Cada día en miles de lugares que no son éste se producen cientos de tragedias. Hay millones de nuevas orfandades. No logro sustraerme de la sensación de inminencia; quizá la próxima sea la mía, ¿quién soy para pensarme la excepción a esa regla? Cada día en esta misma manzana se agita el drama subterráneo en alguna familia que tal vez me crucé hace un ratito nomás, sin percibirla siquiera. Hacerme mayor implica cada vez más conciencia de la propia fragilidad. El reflejo de contracción emocional se agita, espasmea. Necesito deshacer tantas cosas hechas, tanto amor brindado con descuido, como si generar vínculos fuese gratuito.
Afuera llueve. Adentro llueve. Respiro. Intento escuchar la radio, leer las noticias, interesarme por algo, encontrar una razón para existir en este mundo que tira tan pero tan para abajo. Siempre llego al mismo lugar. Adentro. A mi vida atómica, a un jardín primitivo bajo amenaza constante, y, pese a todo, resiliente.

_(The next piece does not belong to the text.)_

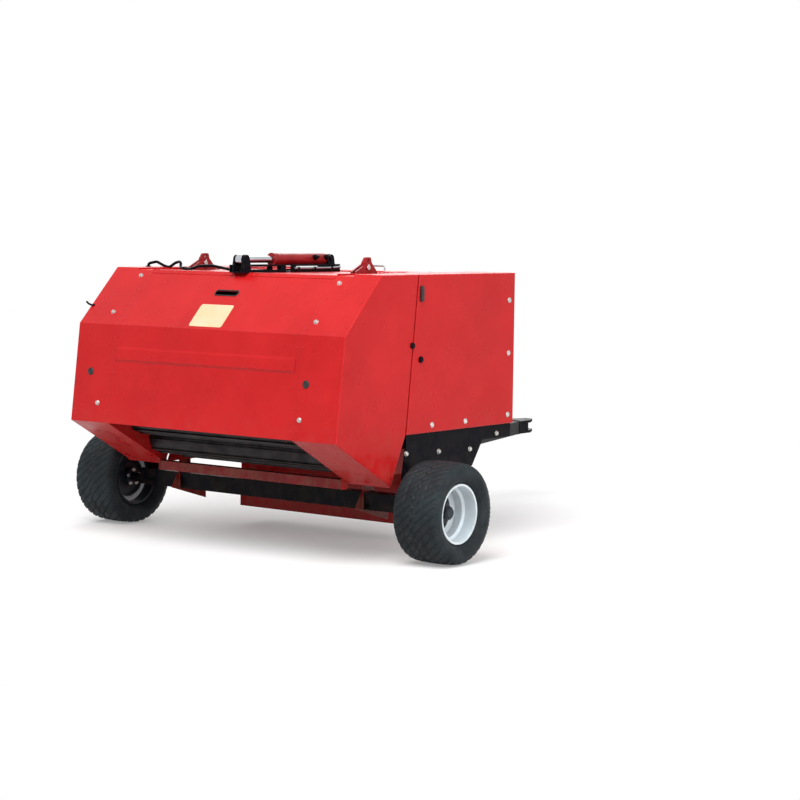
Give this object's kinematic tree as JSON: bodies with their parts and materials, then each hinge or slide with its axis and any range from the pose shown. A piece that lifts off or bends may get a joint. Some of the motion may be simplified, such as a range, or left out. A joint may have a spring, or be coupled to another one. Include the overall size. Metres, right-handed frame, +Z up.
{
  "type": "hay baler",
  "caption": "Towed round hay baler with a ribbed-roller chamber, hinged tailgate, pickup, drawbar and jack.",
  "frame": {"origin": "bottom centre of the bounding box, on the ground on the centre line, midway between the tailgate foot and the hitch nose", "axes": "+X forward to the hitch, +Y to the left, +Z up"},
  "size_m": [3.12, 2.579, 1.5755],
  "materials": {
    "body_red": "glossy red enamel on pressed sheet",
    "frame_black": "black chassis paint, semi-gloss",
    "bracket_red": "red paint on plate and castings",
    "roller_steel": "worn bare steel, polished by crop",
    "rod_chrome": "hard chrome rod",
    "tine_steel": "spring steel tines on painted bars",
    "band_metal": "red painted strip, rubbed bright on the crown",
    "rubber_tyre": "black rubber with a slight bloom",
    "rim_white": "silver-white wheel paint",
    "gearbox_iron": "painted casting",
    "shaft_steel": "machined steel",
    "guard_plastic": "black moulded guard",
    "jack_zinc": "zinc plated tube"
  },
  "bodies": {
    "chassis": {"axle_beam": "frame_black", "axle_brackets": "bracket_red", "side_frames": "frame_black", "front_cross_beam": "frame_black", "drawbar_beams": "frame_black", "hitch_clevis": "frame_black", "jack_tube": "jack_zinc", "chamber_sides": "body_red", "side_cover_left": "body_red", "side_cover_right": "body_red", "front_wrap": "body_red", "hood_top": "body_red", "feed_floor": "body_red", "twine_box": "body_red", "gearbox": "gearbox_iron", "drive_tube": "bracket_red", "pto_guard": "guard_plastic", "hinge_lugs": "bracket_red", "cylinder_base": "frame_black", "latch_keepers": "frame_black"},
    "tailgate": {"gate_sides": "body_red", "gate_cover_left": "body_red", "gate_cover_right": "body_red", "gate_upper_panel": "body_red", "gate_rear_panel": "body_red", "gate_top_panel": "body_red", "gate_crossbar": "bracket_red", "gate_hinge_arms": "bracket_red", "gate_cylinder_ears": "frame_black", "gate_latches": "frame_black"},
    "front_roller_1": {"front_roller_1": "roller_steel"},
    "front_roller_2": {"front_roller_2": "roller_steel"},
    "front_roller_3": {"front_roller_3": "roller_steel"},
    "front_roller_4": {"front_roller_4": "roller_steel"},
    "gate_roller_1": {"gate_roller_1": "roller_steel"},
    "gate_roller_2": {"gate_roller_2": "roller_steel"},
    "gate_roller_3": {"gate_roller_3": "roller_steel"},
    "gate_roller_4": {"gate_roller_4": "roller_steel"},
    "gate_roller_5": {"gate_roller_5": "roller_steel"},
    "gate_roller_6": {"gate_roller_6": "roller_steel"},
    "gate_roller_7": {"gate_roller_7": "roller_steel"},
    "floor_roller": {"floor_roller": "roller_steel"},
    "cylinder_barrel": {"cylinder_barrel": "bracket_red"},
    "cylinder_rod": {"cylinder_rod": "rod_chrome"},
    "pickup": {"pickup_frame": "body_red", "pickup_bands": "band_metal"},
    "pickup_reel": {"pickup_reel": "tine_steel"},
    "wheel_left": {"tyre_left": "rubber_tyre", "rim_left": "rim_white"},
    "wheel_right": {"tyre_right": "rubber_tyre", "rim_right": "rim_white"},
    "pto_shaft": {"pto_shaft": "shaft_steel"},
    "jack_leg": {"jack_leg": "jack_zinc"},
    "twine_box_lid": {"twine_box_lid": "body_red"}
  },
  "joints": [
    {"name": "tailgate_hinge", "type": "hinge", "parent": "chassis", "child": "tailgate", "pos_m": [-0.888, 0, 1.508], "axis": [0, 1, 0], "range_deg": [0, 60]},
    {"name": "cylinder_swing", "type": "hinge", "parent": "chassis", "child": "cylinder_barrel", "pos_m": [-0.505, 0, 1.54], "axis": [0, 1, 0], "range_deg": [0, 27.45]},
    {"name": "cylinder_stroke", "type": "slide", "parent": "cylinder_barrel", "child": "cylinder_rod", "axis": [1, 0, 0], "range_m": [0, 0.1274]},
    {"name": "front_roller_1_spin", "type": "hinge", "parent": "chassis", "child": "front_roller_1", "pos_m": [-0.80254, 0, 1.33188], "axis": [0, 1, 0], "continuous": true},
    {"name": "front_roller_2_spin", "type": "hinge", "parent": "chassis", "child": "front_roller_2", "pos_m": [-0.64886, 0, 1.21311], "axis": [0, 1, 0], "continuous": true},
    {"name": "front_roller_3_spin", "type": "hinge", "parent": "chassis", "child": "front_roller_3", "pos_m": [-0.5622, 0, 1.03929], "axis": [0, 1, 0], "continuous": true},
    {"name": "front_roller_4_spin", "type": "hinge", "parent": "chassis", "child": "front_roller_4", "pos_m": [-0.55982, 0, 0.84507], "axis": [0, 1, 0], "continuous": true},
    {"name": "gate_roller_1_spin", "type": "hinge", "parent": "tailgate", "child": "gate_roller_1", "pos_m": [-0.99259, 0, 1.37193], "axis": [0, 1, 0], "continuous": true},
    {"name": "gate_roller_2_spin", "type": "hinge", "parent": "tailgate", "child": "gate_roller_2", "pos_m": [-1.18113, 0, 1.32527], "axis": [0, 1, 0], "continuous": true},
    {"name": "gate_roller_3_spin", "type": "hinge", "parent": "tailgate", "child": "gate_roller_3", "pos_m": [-1.33057, 0, 1.20121], "axis": [0, 1, 0], "continuous": true},
    {"name": "gate_roller_4_spin", "type": "hinge", "parent": "tailgate", "child": "gate_roller_4", "pos_m": [-1.41111, 0, 1.02447], "axis": [0, 1, 0], "continuous": true},
    {"name": "gate_roller_5_spin", "type": "hinge", "parent": "tailgate", "child": "gate_roller_5", "pos_m": [-1.40671, 0, 0.83029], "axis": [0, 1, 0], "continuous": true},
    {"name": "gate_roller_6_spin", "type": "hinge", "parent": "tailgate", "child": "gate_roller_6", "pos_m": [-1.31823, 0, 0.65739], "axis": [0, 1, 0], "continuous": true},
    {"name": "gate_roller_7_spin", "type": "hinge", "parent": "tailgate", "child": "gate_roller_7", "pos_m": [-1.16332, 0, 0.54023], "axis": [0, 1, 0], "continuous": true},
    {"name": "floor_roller_spin", "type": "hinge", "parent": "chassis", "child": "floor_roller", "pos_m": [-0.97285, 0, 0.50217], "axis": [0, 1, 0], "continuous": true},
    {"name": "pickup_lift", "type": "hinge", "parent": "chassis", "child": "pickup", "pos_m": [-0.475, 0, 0.43], "axis": [0, -1, 0], "range_deg": [0, 15]},
    {"name": "pickup_reel_spin", "type": "hinge", "parent": "pickup", "child": "pickup_reel", "pos_m": [-0.315, 0, 0.27], "axis": [0, 1, 0], "continuous": true},
    {"name": "wheel_left_spin", "type": "hinge", "parent": "chassis", "child": "wheel_left", "pos_m": [-0.944, 1.147, 0.265], "axis": [0, 1, 0], "continuous": true},
    {"name": "wheel_right_spin", "type": "hinge", "parent": "chassis", "child": "wheel_right", "pos_m": [-0.944, -1.147, 0.265], "axis": [0, 1, 0], "continuous": true},
    {"name": "pto_spin", "type": "hinge", "parent": "chassis", "child": "pto_shaft", "pos_m": [-0.12, 0, 0.79], "axis": [1, 0, 0], "continuous": true},
    {"name": "jack_slide", "type": "slide", "parent": "chassis", "child": "jack_leg", "axis": [0, 0, 1], "range_m": [0, 0.31]},
    {"name": "twine_lid_hinge", "type": "hinge", "parent": "chassis", "child": "twine_box_lid", "pos_m": [-0.437, 0, 1.47], "axis": [0, -1, 0], "range_deg": [0, 100]}
  ],
  "couplings": [
    {"joint": "cylinder_swing", "follows": "tailgate_hinge", "ratio": 0.45416},
    {"joint": "cylinder_stroke", "follows": "tailgate_hinge", "m_per_rad": 0.12075},
    {"joint": "front_roller_1_spin", "follows": "front_roller_3_spin", "ratio": 1},
    {"joint": "front_roller_2_spin", "follows": "front_roller_3_spin", "ratio": 1},
    {"joint": "front_roller_4_spin", "follows": "front_roller_3_spin", "ratio": 1},
    {"joint": "gate_roller_1_spin", "follows": "front_roller_3_spin", "ratio": 1},
    {"joint": "gate_roller_2_spin", "follows": "front_roller_3_spin", "ratio": 1},
    {"joint": "gate_roller_3_spin", "follows": "front_roller_3_spin", "ratio": 1},
    {"joint": "gate_roller_4_spin", "follows": "front_roller_3_spin", "ratio": 1},
    {"joint": "gate_roller_5_spin", "follows": "front_roller_3_spin", "ratio": 1},
    {"joint": "gate_roller_6_spin", "follows": "front_roller_3_spin", "ratio": 1},
    {"joint": "gate_roller_7_spin", "follows": "front_roller_3_spin", "ratio": 1},
    {"joint": "floor_roller_spin", "follows": "front_roller_3_spin", "ratio": 1},
    {"joint": "pickup_reel_spin", "follows": "front_roller_3_spin", "ratio": -0.6},
    {"joint": "pto_spin", "follows": "front_roller_3_spin", "ratio": 2.5}
  ]
}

¿Cómo hace el resto de las personas para vivir tan esclarecido, tan preservado por sus propias certezas? le pregunto a C en una tarde lluviosa de hace dos años atrás. ¿Cuál es el manual para vivir que todos parecen haber leído menos yo? No puedo verla pero sé que sonríe. Ojalá estés sonriendo todavía, C. Ojalá algún día deje de doler la lluvia.